Ninth Circuit Delivers Trump Admin. a Setback on Travel Ban Executive Order Before Supreme Court Hearing
ACRU Staff
September 12, 2017
This column by ACRU General Counsel Ken Klukowski was published September 10, 2017 by Breitbart.
Although the Supreme Court is poised to settle nationwide all legal questions regarding President Donald Trump’s Executive Order 13780 concerning immigration from terror-prone nations, the Ninth Circuit appeals court chose to block part of the federal government’s interim immigration plan before the justices have an opportunity to weigh in.
Among other things, Section 2(c) of the executive order (EO) established a 90-day restriction on immigration from six terror-prone nations. The window was to allow the U.S. Department of Homeland Security and other federal agencies to establish “extreme vetting” procedures to ensure that America was not importing foreigners who seek to do harm to the American people. Establishing such vetting procedures was one of President Trump’s major campaign promises.
President Trump signed the EO on March 6, replacing an earlier measure, Executive Order 13769. The administration was sued immediately over the new EO, just as the administration had been sued over the first one, which was signed on January 27, just days after the new president took office.
The two most left-leaning federal appeals courts in the nation — the U.S. Courts of Appeals for the Fourth Circuit and Ninth Circuit — invalidated EO 13780 on multiple grounds. The Supreme Court will review these decisions when it hears oral arguments in Trump v. IRAP on October 10.
On June 26, the Supreme Court granted a partial stay of the appeals courts’ rulings against the EO, allowing most of the EO to go into effect. Three justices — Clarence Thomas, Samuel Alito, and Neil Gorsuch — would have granted the requested stay in its entirety, allowing every provision of the EO to take full effect immediately.
The other six justices were willing to leave the lower courts’ blocking of the EO in place only for people with “close familial relationships” to people in the United States. The Trump administration promptly issued a policy defining what sort of relatives qualified for this exemption.
The plaintiffs in the Ninth Circuit case, Hawaii v. Trump, filed new briefs in Hawaii’s federal district court, arguing that the interim policy was not nearly broad enough. The left-leaning Hawaii judge on the case agreed, ordering that a number of additional categories of family members must be allowed to enter the United States immediately.
On September 7, a three-judge panel of the Ninth Circuit agreed, affirming the lower court’s injunction.
“The Government unreasonably interprets the Supreme Court’s reference to close familial relationships,” the court began.
“The Supreme Court granted the stay with respect to foreign nationals who lack any bona fide relationship with a person or entity in the United States,” the San Francisco-based appeals court continued.

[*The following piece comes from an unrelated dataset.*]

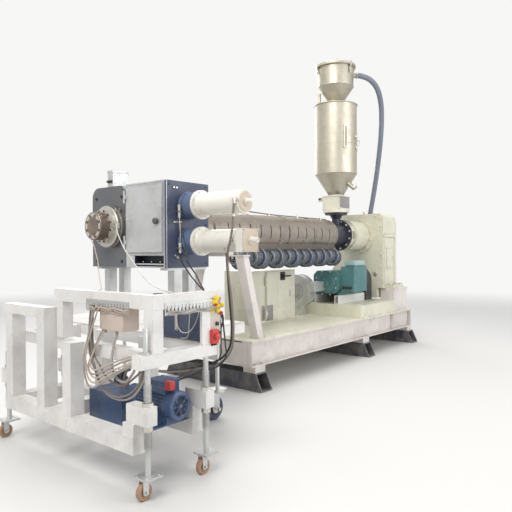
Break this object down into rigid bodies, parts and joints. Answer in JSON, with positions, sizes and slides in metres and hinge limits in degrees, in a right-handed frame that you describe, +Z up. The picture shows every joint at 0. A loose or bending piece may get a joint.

That may be over-reading what the Supreme Court said. The justices held that “the Government’s interest in enforcing [the travel restriction], and the Executive’s authority to do so, are undoubtedly at their peak when there is no tie between the foreign national and the United States.” The Court said presidential power would be at its “peak” when there is “no tie,” not that the president lacks any power to restrict immigration when there is some tie.
The Ninth Circuit went on to hold that “grandparents, grandchildren, brothers-in-law, sisters-in-law, aunts, uncles, nieces, nephews, and cousins of persons in United States” have enough of a relationship with people currently in this country that the lower court’s expanded order forcing the government to allow those persons to enter the country is proper, specifying the additional types of relatives the court was exempting from the EO.
The case is Hawaii v. Trump, No. 17-16426 at the U.S. Court of Appeals for the Ninth Circuit. The primary case is Trump v. IRAP, No. 16-1436 and 16-1540 at the U.S. Supreme Court.